Where to find the world’s best gelato

Drew Limsky

Gelato is the Italian word for ice cream, but in actuality the translation is pretty loose. While gelato has the high density — low amount of air, or “overrun” — of the best premium ice creams, it typically contains less butterfat and more sugar, though recipes vary widely. It’s harder than soft ice cream and frozen yoghurt, but softer than hard ice cream.

Definition and ingredients aside, here’s some of the finest crafted gelato I’ve had the honor of gaining weight from.

New York City

Arguably, the best gelato in New York comes from this revered chain that started in Turin, Italy, the slow-food capital of the world.

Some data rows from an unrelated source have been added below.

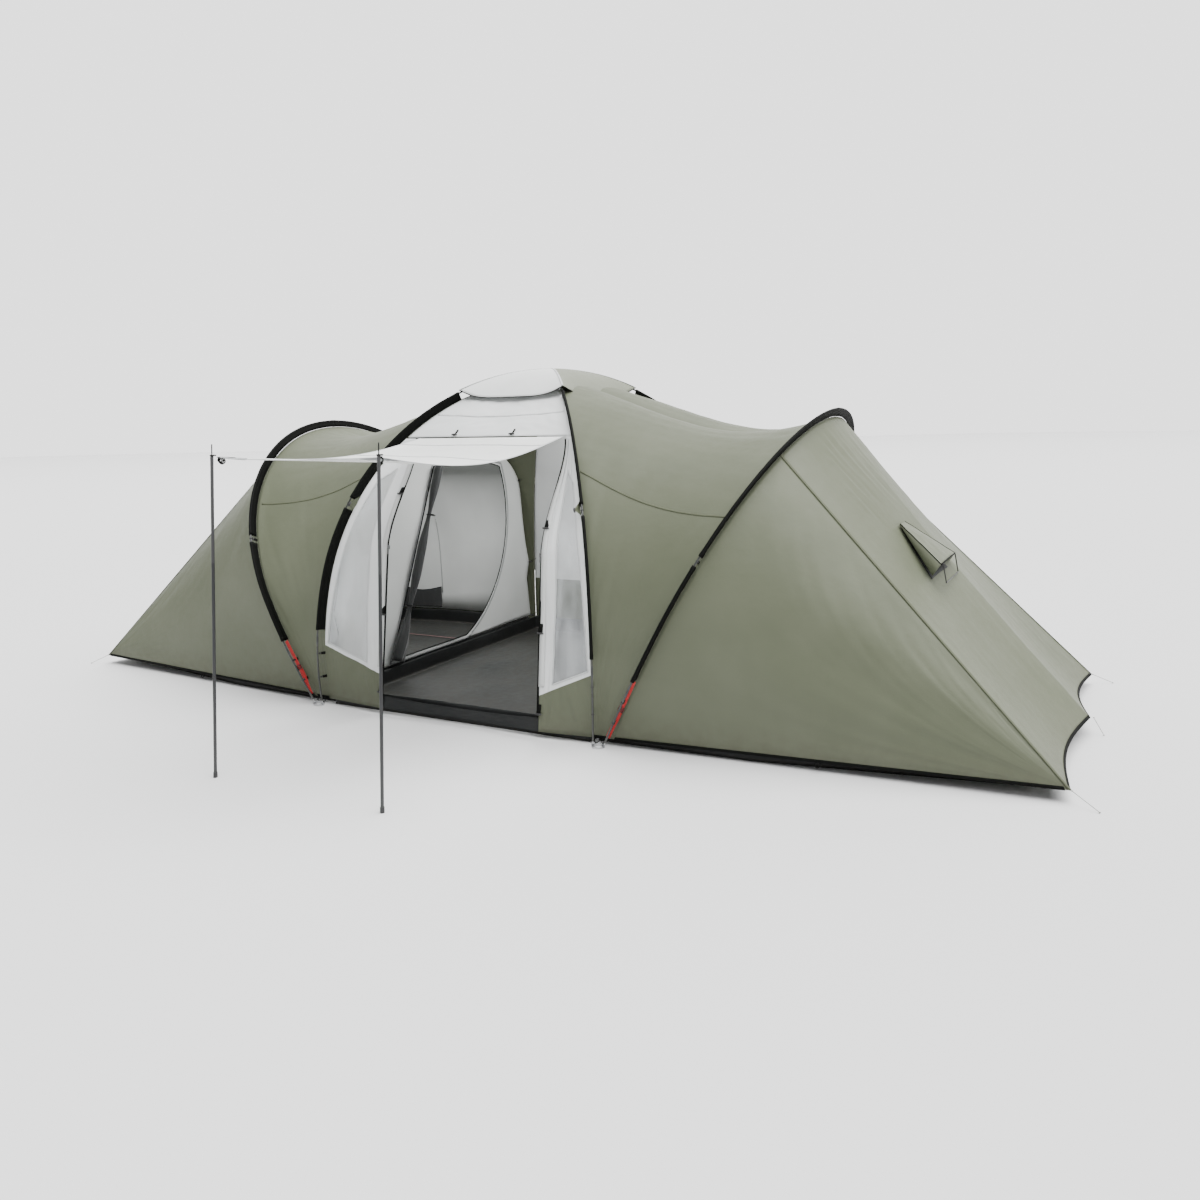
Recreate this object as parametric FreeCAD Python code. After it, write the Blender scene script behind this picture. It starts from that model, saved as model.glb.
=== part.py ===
import FreeCAD, Part
import math
import os
from FreeCAD import Vector

# Tunnel tent on bent poles: a crossed-pole dome in the middle, a sleeping tunnel on each side, and a door
# flap that stands out on two steel poles as a canopy. X runs along the tent, the door faces -Y, Z is up.
# Sizes are in mm, and the origin is on the ground at the middle of the dome.

# Pole layout
CORNER_X = 950.0          # dome pole feet stand this far out along the tent
CORNER_Y = 1250.0         # and this far to the front and the rear
FOOT_Z = 30.0             # pole feet stand on pins above the corner rings
CROWN_Z = 2050.0          # upper dome pole at the crossing
DOME_LEAN = -7.6          # degrees; the pole leans outward as it leaves its foot
DOME_SHOULDER = 11.5      # degrees of turn where the tighter crown arc begins
HOOP_GAP = 70.0           # hoop feet stand outside the dome feet
HOOP_TOP_X = 1965.0
HOOP_TOP_Z = 1745.0
HOOP_LEAN = -10.7
HOOP_SHOULDER = 1.1
POLE_R = 5.5              # glass-fibre tube
POLE_BORE_R = 3.3
POLE_SECTION = 620.0      # length that a section is cut to, at most
CROSS_GAP = 3.0           # clear space between the two dome poles at the crossing
CORD_R = 1.3              # elastic cord inside the poles
CORD_INSET = 10.0         # from the end of a pin to the end of the cord
FERRULE_LENGTH = 60.0
FERRULE_WALL = 0.7
SLIP = 0.15               # clearance of a ferrule on its pole and of a pin in its pole

# Pole sleeves: flat fins of tape that hang the fly from the poles
SLEEVE_DEPTH = 48.0       # pole centre to the seam with the fly
SLEEVE_R = 9.5
SLEEVE_BORE_R = 7.2
SLEEVE_WALL = 1.5
SLEEVE_START = 0.15       # shares of the half pole, from the foot to the crown
SLEEVE_GAP = (0.40, 0.45)
CAP_EDGE = 0.775
HOOP_SLEEVE_GAPS = ((0.40, 0.43), (0.70, 0.74))

# Fly cloth
CLOTH = 2.5               # thickness of a fly panel
SEAM = 1.5                # clear space between panels, and between cloth and its neighbours
RIDGE_SAG = 205.0         # how far the tunnel ridge hangs below the straight line from crown to hoop
SIDE_SAG = 35.0
SAG_AXIS_Z = 500.0        # cloth sags towards a line at this height along the tent
INSIDE_Z = 400.0          # and thickens towards this height inside it
END_SAG = 25.0
FRONT_SAG = 20.0
RIDGE_START = 0.71        # share of the hoop where the end panel's ridges begin
END_X = 3220.0            # lower corners of the end panel
END_Y = 1065.0
END_Z = 60.0
END_MID_X = 3255.0        # middle peg of the end hem
END_MID_Z = 90.0
HEM_SCALLOP = 60.0
HEM_TAPE = 24.0
CORNER_TURN = 40.0        # blunt height of a side panel at its outer corner
CAP_LIFT = 18.0

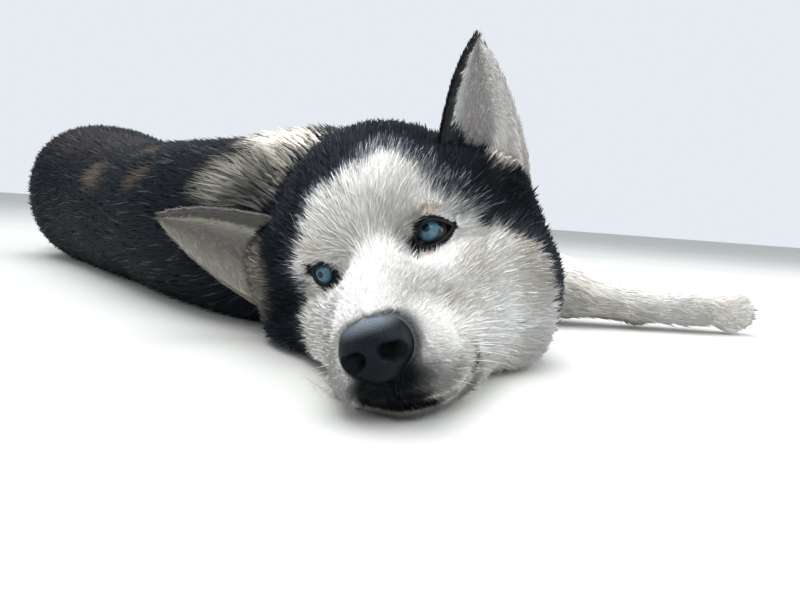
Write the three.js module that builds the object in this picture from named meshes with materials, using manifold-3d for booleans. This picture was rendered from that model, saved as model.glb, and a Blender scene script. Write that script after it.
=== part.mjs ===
// A siberian husky lying on its right side, life size, in millimetres, with +Z up.
// The trunk lies along Y with the head towards -Y, the back towards -X and the legs towards +X.
// Every solid reaches out to the tips of the coat. The floor is z = 0.

import * as THREE from 'three';
import { mergeVertices } from 'three/addons/utils/BufferGeometryUtils.js';
import Module from 'manifold-3d';

const wasm = await Module();
wasm.setup();

// Driving dimensions of the dog, before it is moved to its reference point.
const HEAD_CENTRE = new THREE.Vector3(243.6, 290.8, 74.2);
const HEAD_TURN = THREE.MathUtils.degToRad(46.6);
const HEAD_DIP = THREE.MathUtils.degToRad(3.1);
const HEAD_ROLL = THREE.MathUtils.degToRad(23.5);
const SKULL_HALF_WIDTH = 66;
const MUZZLE_REACH = 112;
const PUPIL_SPACING = 74;
const EYE_RADIUS = 11;
const EYE_RISE = { left: 4, right: 1 };
const EAR_LENGTH_LEFT = 107;
const EAR_LENGTH_RIGHT = 116;
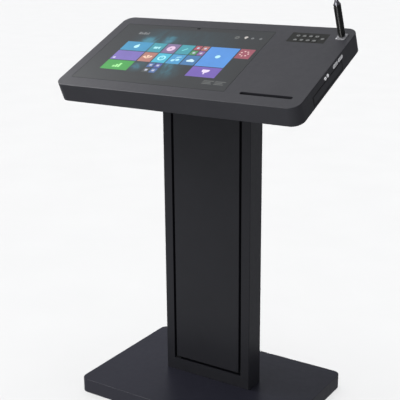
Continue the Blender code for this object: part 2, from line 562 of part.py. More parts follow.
def microphone(head):
    socket = block("mic_socket", span(MIC_X, FLANGE_W), span(MIC_Y, FLANGE_D),
                   (GAP, GAP + FLANGE_T), head, steel(), FLANGE_R)
    join(socket, rod("mic_barrel", BARREL_D, (MIC_X, MIC_Y, -BARREL_DEEP),
                     (MIC_X, MIC_Y, GAP + FLANGE_T / 2), head))
    cut(socket, rod("mic_bore", BORE_D, (MIC_X, MIC_Y, -BORE_DEEP), (MIC_X, MIC_Y, 10), head))
    black = material("mic_black", (0.01, 0.011, 0.012), 0.3, 0.3)
    n, r = NECK_D / 2, MIC_D / 2
    base = dome(n, PIVOT_1) + [
        (n, CONE_TOP), (CONE_D / 2, RING_TOP), (RING_D / 2, RING_TOP), (RING_D / 2, MIC_TOP),
        (r - MIC_CHAMFER, MIC_TOP), (r, MIC_TOP - MIC_CHAMFER), (r, TAPER_TOP),
        (FOOT_D / 2, FOOT_Z), (NOSE_D / 2, FOOT_Z), (NOSE_D / 2, -NOSE_DEEP), (0, -NOSE_DEEP)]
    turned("mic_base", base, (MIC_X, MIC_Y, 0), head, black)
    length = PIVOT_2 - PIVOT_1
    middle = dome(n, length) + [(n, PIVOT_STEP), (0, PIVOT_STEP)]
    turned("neck_middle", middle, (MIC_X, MIC_Y, PIVOT_1), head, black, 16)
    c, z0, z1 = CAPSULE_D / 2, CAPSULE_Z0 - PIVOT_2, CAPSULE_Z1 - PIVOT_2
    capsule = [(0, z1), (c, z1), (c, z0), (n, z0 - 8), (n, PIVOT_STEP), (0, PIVOT_STEP)]
    turned("mic_capsule", capsule, (MIC_X, MIC_Y, PIVOT_2), head, black, 16)
    f, f0, f1 = FOAM_D / 2, FOAM_Z0 - PIVOT_2, FOAM_Z1 - PIVOT_2
    foam = dome(f, f1 - f) + [(f, f0 + 6), (f * 0.75, f0), (c + FOAM_BORE, f0),
                              (c + FOAM_BORE, z1 + FOAM_BORE), (0, z1 + FOAM_BORE)]
    turned("windscreen", foam, (MIC_X, MIC_Y, PIVOT_2), head,
           material("foam", (0.012, 0.012, 0.012), 0.95), 16)


def main():
    clear_scene()
    bpy.context.scene.unit_settings.system = "METRIC"
    head = empty("head_frame", (0, HEAD_Y, HEAD_Z), HEAD_TILT)
    base_cover()
    ballast()
    spigot()
    column_shell(head)
    door_frame()
    service_door()
    vent_grille()
    equipment()
    mains_inlet()
    head_bracket(head)
    head_shell(head)
    display(head)
    keypad(head)
    slot_liner(head)
    side_sockets(head)
    drawer(head)
    microphone(head)


main()
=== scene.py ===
"""Looks of the digital touch lectern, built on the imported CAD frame. Metres, +Z up."""

import json
from math import cos, pi, radians, sin

import bmesh
import bpy
from mathutils import Matrix, Vector

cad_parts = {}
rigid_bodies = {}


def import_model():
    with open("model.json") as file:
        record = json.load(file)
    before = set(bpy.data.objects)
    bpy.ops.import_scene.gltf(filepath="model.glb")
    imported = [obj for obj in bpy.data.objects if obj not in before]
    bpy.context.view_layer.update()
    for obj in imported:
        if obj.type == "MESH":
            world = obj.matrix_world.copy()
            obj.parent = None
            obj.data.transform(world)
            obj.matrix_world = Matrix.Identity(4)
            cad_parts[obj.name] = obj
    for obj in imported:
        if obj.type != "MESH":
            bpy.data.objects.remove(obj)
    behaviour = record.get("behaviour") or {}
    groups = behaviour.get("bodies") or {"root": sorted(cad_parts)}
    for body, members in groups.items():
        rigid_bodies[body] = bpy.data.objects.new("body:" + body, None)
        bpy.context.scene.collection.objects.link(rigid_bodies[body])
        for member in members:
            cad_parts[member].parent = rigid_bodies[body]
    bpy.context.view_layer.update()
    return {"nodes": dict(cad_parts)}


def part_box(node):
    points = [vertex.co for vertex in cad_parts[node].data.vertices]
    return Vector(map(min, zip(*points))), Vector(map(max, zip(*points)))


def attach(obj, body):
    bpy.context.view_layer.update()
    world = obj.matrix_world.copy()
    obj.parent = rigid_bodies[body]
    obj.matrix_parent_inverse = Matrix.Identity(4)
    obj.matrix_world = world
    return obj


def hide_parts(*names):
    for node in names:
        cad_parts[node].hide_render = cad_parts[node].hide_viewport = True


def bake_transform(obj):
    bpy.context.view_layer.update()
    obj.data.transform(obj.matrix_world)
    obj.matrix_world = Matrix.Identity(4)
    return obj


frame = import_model()
NODES = frame["nodes"]

MM = 0.001
TILT = radians(24)
# the head's frame: its origin is the middle of the top face, X to the right, Y up the slope
HEAD = Matrix.Translation((0, -0.0425, 1.042)) @ Matrix.Rotation(TILT, 4, "X")
WORLD = Matrix.Identity(4)
SHARP = radians(35)         # edges that turn by more than this stay sharp in the shading

# outer sizes of the sheet-metal parts, in mm: the base and column in the world, the head in its own frame
WALL = 2.0
BASE_X, BASE_Y, BASE_Z = (-337.5, 337.5), (-230, 230), (1, 45)
COLUMN_X, COLUMN_Y = (-149, 149), (-24, 44)
HEAD_X, HEAD_Y, HEAD_Z = (-390, 390), (-197.5, 197.5), (-56, 0)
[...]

The setting across from a pocket park in the West Village is charming (another location is near Central Park South), but it’s the flavors, courtesy of the finest international ingredients, that will knock you out. The lemons are from Sicily, the coffee beans are from Venezuela and the peaches, pears and apricots are grown on the owner’s Italian farm. There are no artificial ingredients, and Grom offers lots of flavors for people with dietary restrictions. The cioccolato fondente is brilliant and rich, but I’d advise chocolate lovers to try the unearthly cioccolato extranoir (which is actually a sorbet).

Dolce Gelato
Laguna Beach, Calif.

This inventive, family-owned gelateria, located half a block from Main Beach, is the real deal, changing flavors weekly. The mascarpone and birthday cake gelatos are standouts, and there are gluten-fee options such as vanilla bean, strawberry balsamic and Ferrero Rocher (chocolate hazelnut).

Milani Gelateria
Miami Beach, Fla.

Española Way is the least likely place you’d expect to find premium gelato. I mean, it’s a cute pedestrian lane and all, but it draws a touristy crowd that tends to do things on the cheap from the nearby youth hostel. When I passed by and saw that the gelato was carefully covered in a spinning cooler — like a roulette wheel with 12 flavors instead of numbers — I guessed that this was a serious place. I was right. The shop is Italian-owned, the batches are made fresh daily, and the gelato is satisfyingly dense and flavorful.

Milan, Italy

The rule of thumb in Italy is that the worst food is near the top attractions. (Don’t even think about eating near the Vatican.) So I was surprised, six years ago, when I saw people queuing up at Odeon in Piazza del Duomo, opposite the cathedral (and near a McDonald’s!). But the gelato is brilliant, some of the best I’ve tasted in Italy — and it’s scooped out from a refrigerated case that looks like a spaceship. On subsequent visits, both the quality of the pistachio and the long lines were still intact.

Gelato Classico
San Francisco Bay Area

At an establishment dating back to 1976, this gelato is some of the finest I’ve had in the States. I usually like my flavors pure, but as Gelato Classico is known for its mixed flavors, I’ve made the caramello chocolate crunch and the coppa mista (chocolate, pistachio, vanilla and almond) my go-tos. The flavors are explosive, the textures sublime, the experience ultra-decadent. Love the insider-y location on a North Beach side street (other locations in Mountain View and Palo Alto).